Native Hawaiian Artist

Solomon Enos is a Native Hawaiian artist, illustrator, and activist. Enos has had their work displayed at the National Museum of the American Indian and Bernice Pauahi Bishop Museum.

== Life ==
Enos was born in the Makaha Valley to Eric and Shelly Enos. Eric Enos was an artist and cultural practitioner who founded the Ka‘ala Cultural Learning Center. Shelly Enos worked at Wai‘anae Coast Comprehensive Health Center. Enos has three brothers, Kamuela, Kanoe, and Kanohi. In 2010, Kamuela Enos was named as commissioner for President Obama’s Advisory Committee for Asian Americans and Pacific Islanders.

== Works ==
In 2004, Enos' illustrated Kimo Armitage's book Akua Hawai`i (The Gods and Goddesses of Hawai`i), which was published through Bishop Museum Press.

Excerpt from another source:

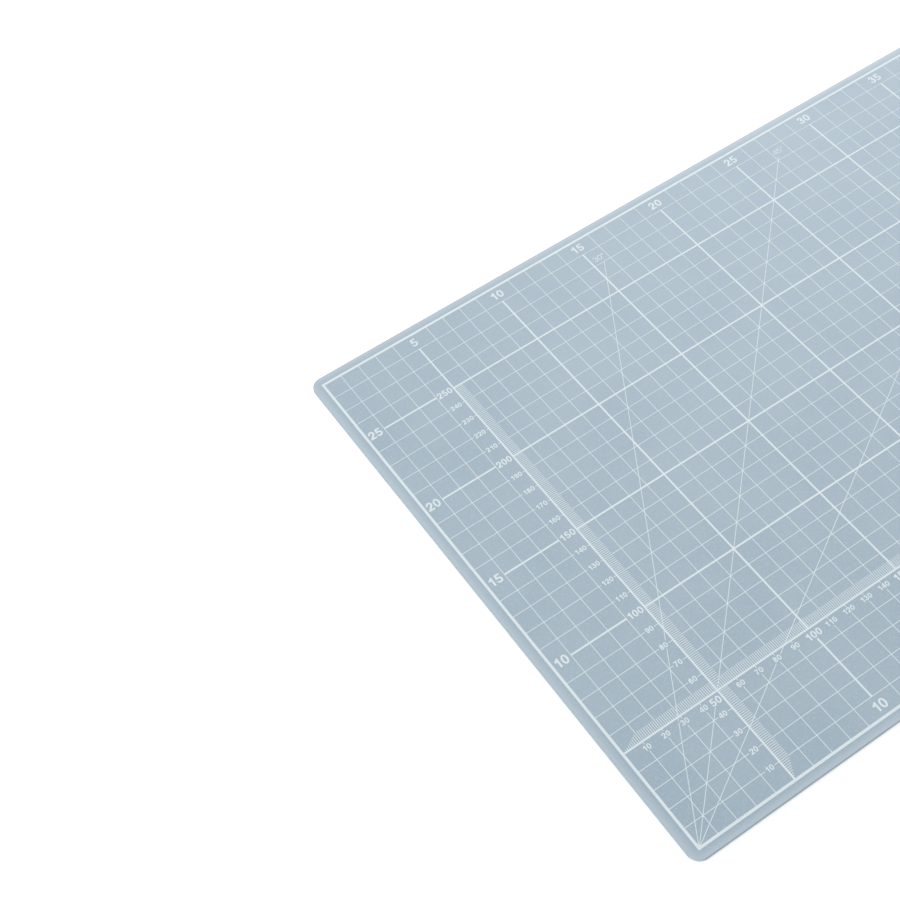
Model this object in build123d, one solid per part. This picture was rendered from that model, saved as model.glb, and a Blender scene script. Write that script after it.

In 2006, Enos illustrated the Epic Tales of Hi`iakaikapoliopele, which was published through Awaiaulu Press. In May 2011, Enos' work was displayed by the National Museum of the American Indian in a multisite exhibit titled "This IS Hawai‘i." In 2016, Enos was featured in the Smithsonian Asian Pacific American Center's event "CTRL+ALT: A Culture Lab on Imagined Futures." In 2017, Enos was awarded a $25,000 grant from the Joan Mitchell Foundation. Enos also completed a public mural in Thomas Square. In 2019, a mural that Enos had made in collaboration with five other artists was featured in the Bernice Pauahi Bishop Museum's exhibition Unreal: Hawai‘i in Popular Imagination. In 2020, Enos was a speaker for the 2020 Hawai'i Climate Conference. In 2022, Enos had their first exhibition at the Hawaiian Center Art Gallery. They also spoke at a virtual event hosted by the Hawaii State Public Library System called "Hawaiian Sci-fi with Solomon Enos." From July 2022 to May 2023, a series of Enos' paintings titled "Mo‘olelo Archetypes" were on display at the Pitt River Museum in Oxford, England. The paintings from "Mo‘olelo Archetypes" focused on the epiic Hawaiian myth of Hiʻiakaikapoliopele. From January 17 to March 18, 2023, Enos' work was featured alongside nine other artists including Bernice Akamine in an exhibit titled ‘Ike Kanaka at the Maui Arts & Cultural Center's Schaefer International Gallery.